Thursday, January 10, 2008
World’s Biggest Building Coming to Moscow: Crystal Island
Moscow’s rapidly growing skyline will soon feature an eye-popping new addition: Crystal Island, which will be the world’s biggest building when completed. Sir Norman Foster’s mountainous 27 million square feet spiraling “city within a building” will cost $4 billion and it is scheduled to be built within next 5 years.
The Crystal Island will be Lord Foster’s second large scale project in the Russian capital, and his third new building design that resembles a volcano (we’re talking about his two mountainous buildings in Astana, Kazakstan). Although many people are calling this design the ‘Christmas Tree’ of Moscow - we can’t help but be reminded of the utopian and also rather volcanic X-Seed 4000 design for Tokyo. Unlike that pipe-dream project, however, Foster has a track record of getting buildings built, so the likelihood is high that we will see this striking structure towering over the Kremlin within 5 years time.
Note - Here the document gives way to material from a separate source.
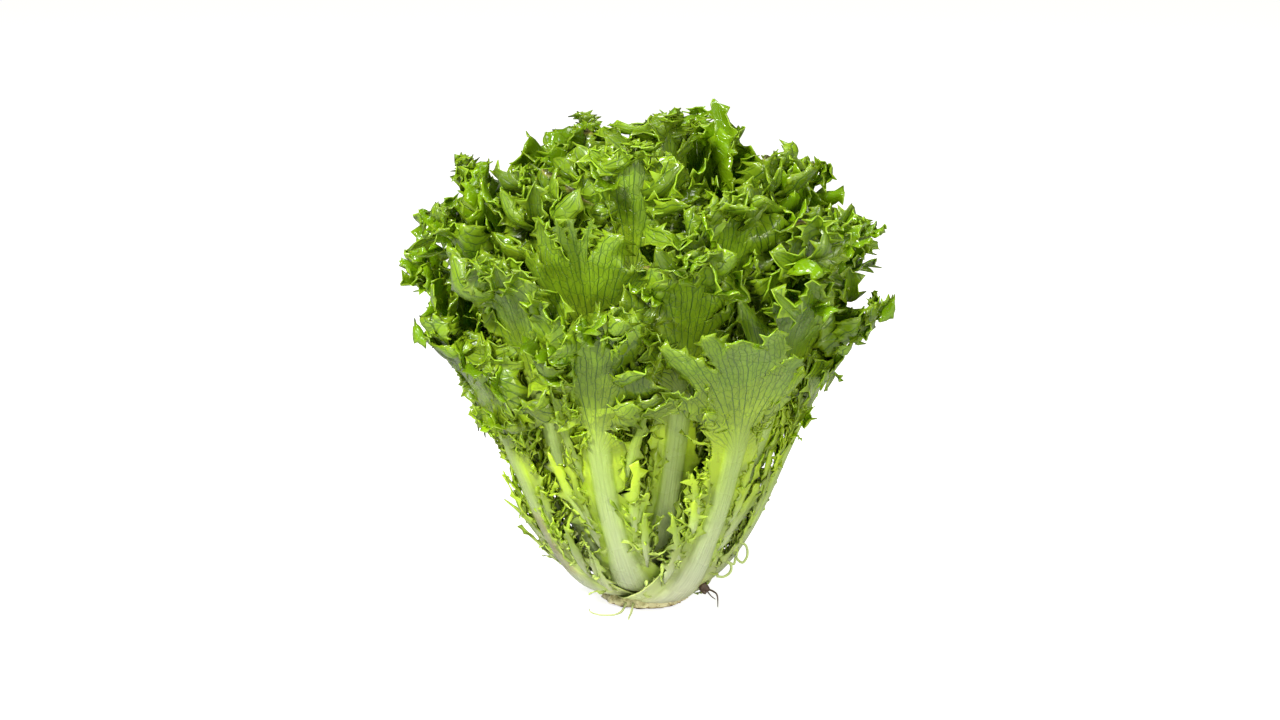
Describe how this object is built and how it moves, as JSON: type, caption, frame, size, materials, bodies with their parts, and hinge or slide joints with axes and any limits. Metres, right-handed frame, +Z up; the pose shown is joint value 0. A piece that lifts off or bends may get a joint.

The statistics for the project are absolutely staggering; floor area alone will be four times the size of Pentagon in Washington DC. The incredible 1500 ft. tall multi use structure will feature 900 apartments, 3000 hotel rooms, an international school for 500 students, cinemas, a theater, sports complex and much more. There will also be a 16,500 space underground parking lot for all the visitors. The Crystal Island visitors will be able to enjoy panoramic views of Moscow on the viewing platforms located 980 ft. above ground.
And as we’d expect from Foster + Partners, this soon-to-be world’s biggest building will also incorporate a number of sustainable design features into the overall scheme. The exterior facade will be solar responsive and will include solar panels which, along with wind turbines, will generate electricity for the huge tower. Natural ventilation will be provided thanks to numerous strategically placed large atriums. The internal environment will also have dynamic enclosure panels slotted into the structural framing that will allow daylight to penetrate deep into the heart of the structure; the panels will also be controlled to modify temperature inside the building – closed in winter for extra warmth and opened in summer to allow natural ventilation. Energy management is at the heart of this structure, several on-site renewable and low-carbon energy generation projects are planned.